DataParallel issues - Githubissues

wengong-jin / icml18-jtnn

Junction Tree Variational Autoencoder for Molecular Graph Generation (ICML 2018)

MIT License

509 stars 190 forks source link

DataParallel issues #59

Closed dbjhbyun closed 4 years ago

dbjhbyun commented 4 years ago

Hi,

Is there any way to use torch.nn.parallel.DataParallel to run the model on multiple gpus? I tried naively wrapping the model = JTNNVAE(vocab, args.hidden_size, args.latent_size, args.depthT, args.depthG) with model = DataParallel(model, device_ids=[0,1,2,3,4,5,6,7]) but it gave me the following errors:

Screenshot from 2020-07-20 14-31-57

Also, thank you for sharing your awesome code!

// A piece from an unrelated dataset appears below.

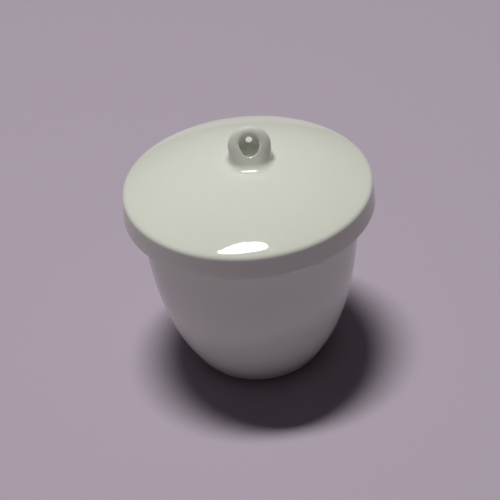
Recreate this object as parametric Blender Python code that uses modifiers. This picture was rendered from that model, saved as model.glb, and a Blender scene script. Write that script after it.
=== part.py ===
"""A porcelain crucible: a turned cup, and a lid made of a domed cap with a small loop on its crown.

Metres, +Z up. The origin is the centre of the cup's foot, on the surface that the crucible stands on.
The lid is modelled around the centre of the cup's rim, where its empty sits, so it lifts along the cup's axis.
"""

import math

import bmesh
import bpy

# The cup. Below BOWL_HEIGHT its outside curves in to the foot; above, it leans out in a straight line to the rim.
# The inside curves in from a lower height, so the wall thickens towards the foot.
CUP_HEIGHT = 0.0405
RIM_RADIUS = 0.0228
WALL_LEAN = 0.0627
WALL_THICKNESS = 0.0019
RIM_ROUNDING = 0.00085
BOWL_HEIGHT = 0.0350
BOWL_INSET = 0.0063
BOWL_POWER = 3.28
FOOT_ROUNDING = 0.0011
FLOOR_THICKNESS = 0.0028
INSIDE_HEIGHT = 0.0300
INSIDE_POWER = 3.0

# The lid's cap: a spherical dome with a short skirt, which hangs down outside the rim and flares a little.
DOME_RADIUS = 0.0605
CAP_THICKNESS = 0.0023
SKIRT_TOP_RADIUS = 0.02505
SKIRT_FOOT_RADIUS = 0.0256
SKIRT_DEPTH = 0.0052
SKIRT_THICKNESS = 0.0016
SKIRT_TOP_ROUNDING = 0.0005
SKIRT_FOOT_ROUNDING = 0.0005
SKIRT_INSIDE_ROUNDING = 0.0007
ROUNDING_LEAD = 0.0009

# The loop: an upright arched lug, round-edged and much thicker towards its foot. A bowl is hollowed out of each
# face, and the two bowls meet in a small hole along Y. It was stuck on by hand, a little to one side of the crown.
LOOP_WIDTH = 0.0085
LOOP_HEIGHT = 0.0071
LOOP_TOP_DEPTH = 0.0018
LOOP_FOOT_DEPTH = 0.0080
LOOP_EDGE_ROUNDING = 0.0016
LOOP_OFF_CENTRE = 0.0010
LOOP_SUNK = 0.0010
HOLE_RADIUS = 0.00065
HOLE_HEIGHT = 0.0040
BOWL_SPHERE_RADIUS = 0.0022

# Clearance between pieces that touch on the real object.
GAP = 0.0003

TURNED_STEPS = 64
MERGE_DISTANCE = 0.00001

PORCELAIN_COLOUR = (0.86, 0.87, 0.82, 1.0)
PORCELAIN_ROUGHNESS = 0.12


def clear_scene():
    for obj in list(bpy.data.objects):
        bpy.data.objects.remove(obj, do_unlink=True)


def new_collection(name):
    collection = bpy.data.collections.new(name)
    bpy.context.scene.collection.children.link(collection)
    return collection


def porcelain(name):
    material = bpy.data.materials.new(name)
    material.use_nodes = True
    shader = material.node_tree.nodes["Principled BSDF"]
    shader.inputs["Base Color"].default_value = PORCELAIN_COLOUR
    shader.inputs["Roughness"].default_value = PORCELAIN_ROUGHNESS
    shader.inputs["Metallic"].default_value = 0.0
    material.diffuse_color = PORCELAIN_COLOUR
    return material


def arc(centre, radius, start, end, steps):
    """Points on a circle in the X-Z plane, from one angle to another, both included."""
    angles = (start + (end - start) * step / steps for step in range(steps + 1))
    return [(centre[0] + radius * math.cos(angle), centre[1] + radius * math.sin(angle)) for angle in angles]


def fillet(before, corner, after, radius, steps=3):
    """The arc that rounds a corner between two straight lines."""
    angle_in = math.atan2(before[1] - corner[1], before[0] - corner[0])
    angle_out = math.atan2(after[1] - corner[1], after[0] - corner[0])
    opening = math.remainder(angle_out - angle_in, math.tau)
    middle = angle_in + opening / 2
    reach = radius / abs(math.sin(opening / 2))
    centre = (corner[0] + reach * math.cos(middle), corner[1] + reach * math.sin(middle))
    turn = math.copysign(math.pi / 2, opening)
    start = angle_in - turn
    end = start + math.remainder(angle_out + turn - start, math.tau)
    return arc(centre, radius, start, end, steps)


def turned(name, outline, collection, material):
    """A solid of revolution about Z. Its outline starts and ends on the axis and runs down the outer side."""
    mesh = bpy.data.meshes.new(name)
    edges = [(index, index + 1) for index in range(len(outline) - 1)]
    mesh.from_pydata([(x, 0.0, z) for x, z in outline], edges, [])
    obj = bpy.data.objects.new(name, mesh)
    collection.objects.link(obj)
    if material:
        mesh.materials.append(material)
    screw = obj.modifiers.new("Turn", "SCREW")
    screw.axis = "Z"
    screw.angle = math.tau
    screw.steps = TURNED_STEPS
    screw.render_steps = TURNED_STEPS
    screw.use_merge_vertices = True
    screw.merge_threshold = MERGE_DISTANCE
    screw.use_smooth_shade = True
    return obj


def straight_wall(z):
    """The radius of the cup's upper wall, carried on down to the foot."""
    return RIM_RADIUS - WALL_LEAN * (CUP_HEIGHT - z)


def outer_wall(z):
    below = max(0.0, 1 - z / BOWL_HEIGHT)
    return straight_wall(z) - BOWL_INSET * below**BOWL_POWER


def inner_wall(z):
    """The inside is a smooth bowl: level at the middle of its floor and upright where it meets the upper wall."""
    below = max(0.0, 1 - (z - FLOOR_THICKNESS) / (INSIDE_HEIGHT - FLOOR_THICKNESS))
    return (straight_wall(z) - WALL_THICKNESS) * (1 - below**INSIDE_POWER) ** (1 / INSIDE_POWER)


def heights(lowest, highest, steps, crowding):
    """Heights from the lowest to the highest, closer together at the bottom."""
    return [lowest + (highest - lowest) * (step / steps) ** crowding for step in range(steps + 1)]


def cup_outline():
    inside = [(inner_wall(z), z) for z in heights(FLOOR_THICKNESS, INSIDE_HEIGHT, steps=11, crowding=2.6)]
    outside = [(outer_wall(z), z) for z in heights(FOOT_ROUNDING, BOWL_HEIGHT, steps=9, crowding=1.3)]
    inner_edge = (inner_wall(CUP_HEIGHT), CUP_HEIGHT)
    outer_edge = (RIM_RADIUS, CUP_HEIGHT)
    foot_edge = (outer_wall(0.0), 0.0)
    rim = fillet(inside[-1], inner_edge, outer_edge, RIM_ROUNDING)
    rim += fillet(inner_edge, outer_edge, outside[-1], RIM_ROUNDING)
    foot = fillet(outside[0], foot_edge, (0.0, 0.0), FOOT_ROUNDING)
    return inside + rim + outside[:0:-1] + foot + [(0.0, 0.0)]


def dome_centre():
    """The height of the dome's centre above the rim, which the cap's underside meets at the rim's outer shoulder."""
    shoulder = RIM_RADIUS - RIM_ROUNDING
    reach = DOME_RADIUS - CAP_THICKNESS - GAP - RIM_ROUNDING
    return -RIM_ROUNDING - math.sqrt(reach**2 - shoulder**2)


def on_dome(radius, x):
    """The point at a distance x from the axis on a sphere about the dome's centre."""
    return (x, dome_centre() + math.sqrt(radius**2 - x**2))


def dome_arc(radius, end_x, steps):
    """Points on a sphere about the dome's centre, from the crown out to a distance from the axis."""
    centre = (0.0, dome_centre())
    return [(0.0, centre[1] + radius)] + arc(centre, radius, math.pi / 2, math.acos(end_x / radius), steps)[1:]


def cap_outline():
    under_radius = DOME_RADIUS - CAP_THICKNESS
    outer_top = on_dome(DOME_RADIUS, SKIRT_TOP_RADIUS)
    inner_top = on_dome(under_radius, SKIRT_TOP_RADIUS - SKIRT_THICKNESS)
    outer_foot = (SKIRT_FOOT_RADIUS, outer_top[1] - SKIRT_DEPTH)
    inner_foot = (SKIRT_FOOT_RADIUS - SKIRT_THICKNESS, outer_foot[1])
    dome_end = on_dome(DOME_RADIUS, outer_top[0] - ROUNDING_LEAD)
    underside_end = on_dome(under_radius, inner_top[0] - ROUNDING_LEAD)

    shoulder = fillet(dome_end, outer_top, outer_foot, SKIRT_TOP_ROUNDING)
    skirt = fillet(outer_top, outer_foot, inner_foot, SKIRT_FOOT_ROUNDING)
    skirt += fillet(outer_foot, inner_foot, inner_top, SKIRT_FOOT_ROUNDING)
    inside_corner = fillet(inner_foot, inner_top, underside_end, SKIRT_INSIDE_ROUNDING)
    dome = dome_arc(DOME_RADIUS, dome_end[0], steps=9)
    underside = dome_arc(under_radius, underside_end[0], steps=9)
    return dome + shoulder + skirt + inside_corner + underside[::-1]


def foot_cutter_outline():
    """The space that the loop's foot keeps clear: the dome and its clearance, under the crown."""
    top = dome_arc(DOME_RADIUS + GAP, LOOP_WIDTH, steps=8)
    floor = top[-1][1] - 3 * LOOP_SUNK
    return top + [(top[-1][0], floor), (0.0, floor)]


def hole_cutter_outline():
    """Two spheres side by side, joined where they cut each other in a circle as wide as the hole."""
    offset = math.sqrt(BOWL_SPHERE_RADIUS**2 - HOLE_RADIUS**2)
    waist = math.asin(HOLE_RADIUS / BOWL_SPHERE_RADIUS)
    upper = arc((0.0, offset), BOWL_SPHERE_RADIUS, math.pi / 2, waist - math.pi / 2, 14)
    lower = arc((0.0, -offset), BOWL_SPHERE_RADIUS, math.pi / 2 - waist, -math.pi / 2, 14)
    return upper + lower[1:]


def add_outline(curve, points):
    spline = curve.splines.new("POLY")
    spline.points.add(len(points) - 1)
    for point, (x, y) in zip(spline.points, points):
        point.co = (x, y, 0.0, 1.0)
    spline.use_cyclic_u = True


def loop_curve(collection):
    """The lug's front view as a flat outline, whose bevel makes a plate with fully rounded edges."""
    half = LOOP_WIDTH / 2
    arch = arc((0.0, LOOP_HEIGHT - half), half, 0.0, math.pi, 20)
    sides = [(-half, -LOOP_SUNK - LOOP_EDGE_ROUNDING), (half, -LOOP_SUNK - LOOP_EDGE_ROUNDING)]

    curve = bpy.data.curves.new("lid_loop_outline", "CURVE")
    curve.dimensions = "2D"
    curve.fill_mode = "BOTH"
    curve.bevel_depth = LOOP_EDGE_ROUNDING
    curve.bevel_resolution = 4
    curve.offset = -LOOP_EDGE_ROUNDING
    add_outline(curve, sides + arch)
    obj = bpy.data.objects.new("lid_loop_outline", curve)
    collection.objects.link(obj)
    return obj


def thicken_to_foot(mesh):
    """Gives the lug its depth, which grows evenly from its top to its foot. Y is up the lug and Z across it."""
    for vertex in mesh.vertices:
        down = 1 - vertex.co.y / LOOP_HEIGHT
        depth = LOOP_TOP_DEPTH + (LOOP_FOOT_DEPTH - LOOP_TOP_DEPTH) * down
        vertex.co.z *= depth / 2 / LOOP_EDGE_ROUNDING


def mesh_from_curve(outline, name, collection, material):
    """Replaces a curve object with a closed mesh object in the same place."""
    bpy.context.view_layer.update()
    evaluated = outline.evaluated_get(bpy.context.evaluated_depsgraph_get())
    mesh = bpy.data.meshes.new_from_object(evaluated)
    mesh.name = name
    shape = bmesh.new()
    shape.from_mesh(mesh)
    bmesh.ops.remove_doubles(shape, verts=shape.verts, dist=MERGE_DISTANCE)
    bmesh.ops.recalc_face_normals(shape, faces=shape.faces)
    shape.to_mesh(mesh)
    shape.free()
    mesh.shade_smooth()
    mesh.set_sharp_from_angle(angle=math.radians(40))
    mesh.materials.clear()
    mesh.materials.append(material)

    obj = bpy.data.objects.new(name, mesh)
    obj.matrix_world = outline.matrix_world
    collection.objects.link(obj)
    bpy.data.objects.remove(outline, do_unlink=True)
    return obj


def cut(obj, cutter):
    cutter.hide_render = True
    cutter.display_type = "WIRE"
    boolean = obj.modifiers.new("Cut", "BOOLEAN")
    boolean.operation = "DIFFERENCE"
    boolean.solver = "EXACT"
    boolean.object = cutter


def build_cup(parts):
    turned("crucible_cup", cup_outline(), parts, porcelain("cup_glaze"))


def build_lid(parts, cutters):
    """The cap and its loop hang from an empty at the centre of the rim, on the axis that the lid lifts along."""
    lid = bpy.data.objects.new("lid_on_rim", None)
    lid.location = (0.0, 0.0, CUP_HEIGHT)
    lid.empty_display_size = RIM_RADIUS
    parts.objects.link(lid)

    cap = turned("lid_cap", cap_outline(), parts, porcelain("cap_glaze"))
    cap.parent = lid

    outline = loop_curve(parts)
    outline.rotation_euler = (math.pi / 2, 0.0, 0.0)
    outline.location = (LOOP_OFF_CENTRE, 0.0, dome_centre() + DOME_RADIUS)
    loop = mesh_from_curve(outline, "lid_loop", parts, porcelain("loop_glaze"))
    thicken_to_foot(loop.data)
    loop.parent = lid
    foot_cutter = turned("loop_foot_cutter", foot_cutter_outline(), cutters, None)
    foot_cutter.parent = lid
    cut(loop, foot_cutter)
    hole_cutter = turned("loop_hole_cutter", hole_cutter_outline(), cutters, None)
    hole_cutter.parent = loop
    hole_cutter.location = (0.0, HOLE_HEIGHT, 0.0)
    cut(loop, hole_cutter)


def main():
    clear_scene()
    parts = new_collection("porcelain_crucible")
    cutters = new_collection("cutters")
    build_cup(parts)
    build_lid(parts, cutters)
    bpy.context.view_layer.update()


main()
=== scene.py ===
"""The looks of a small porcelain crucible with its lid on: cup, cap and the loop luted onto it.

Metres, +Z up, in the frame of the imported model. Each CAD node is replaced by a fine mesh of the
same size. The cup and the cap are turned from outlines whose glaze ends in a thin bead beside bare
clay. The loop is the surface of a smooth distance field that flows into the dome it stands on.
"""

import math

import bpy
import numpy as np
from mathutils import Matrix, Vector


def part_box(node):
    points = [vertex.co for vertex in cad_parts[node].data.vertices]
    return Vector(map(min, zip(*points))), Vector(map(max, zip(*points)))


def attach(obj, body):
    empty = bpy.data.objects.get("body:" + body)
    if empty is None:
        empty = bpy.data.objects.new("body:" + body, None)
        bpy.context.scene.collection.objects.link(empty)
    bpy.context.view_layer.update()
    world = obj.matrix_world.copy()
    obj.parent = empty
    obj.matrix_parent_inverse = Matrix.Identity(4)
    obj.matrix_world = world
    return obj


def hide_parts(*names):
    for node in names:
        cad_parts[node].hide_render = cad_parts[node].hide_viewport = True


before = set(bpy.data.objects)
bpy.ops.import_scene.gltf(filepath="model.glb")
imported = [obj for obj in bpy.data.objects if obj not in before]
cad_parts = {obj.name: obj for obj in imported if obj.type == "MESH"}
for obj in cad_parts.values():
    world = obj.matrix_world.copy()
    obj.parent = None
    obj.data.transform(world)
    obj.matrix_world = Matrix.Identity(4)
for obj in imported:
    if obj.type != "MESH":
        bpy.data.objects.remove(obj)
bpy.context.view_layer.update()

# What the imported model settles.
CUP_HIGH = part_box("crucible_cup")[1]
CAP_LOW, CAP_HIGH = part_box("lid_cap")
LOOP_LOW, LOOP_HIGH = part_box("lid_loop")
CUP_HEIGHT = CUP_HIGH.z
RIM_RADIUS = CUP_HIGH.x
CROWN = CAP_HIGH.z
SKIRT_FOOT = CAP_LOW.z
LID_RADIUS = CAP_HIGH.x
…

Really found your work really fascinating!

Thanks in advance!

wengong-jin commented 4 years ago

Hi,

DataParallel class requires the input to be in regular tensors, where certain dimension represents batch index. In JT-VAE, each batch (say batch_size=10) is viewed as a big graph with 10 disconnected components. So there is essentially no batch dimension. This maybe cause DataParallel to fail.

I think from pytorch 1.4, Pytorch suggests to use DistributedParallel instead of DataParallel. I guess DistributedParallel would work.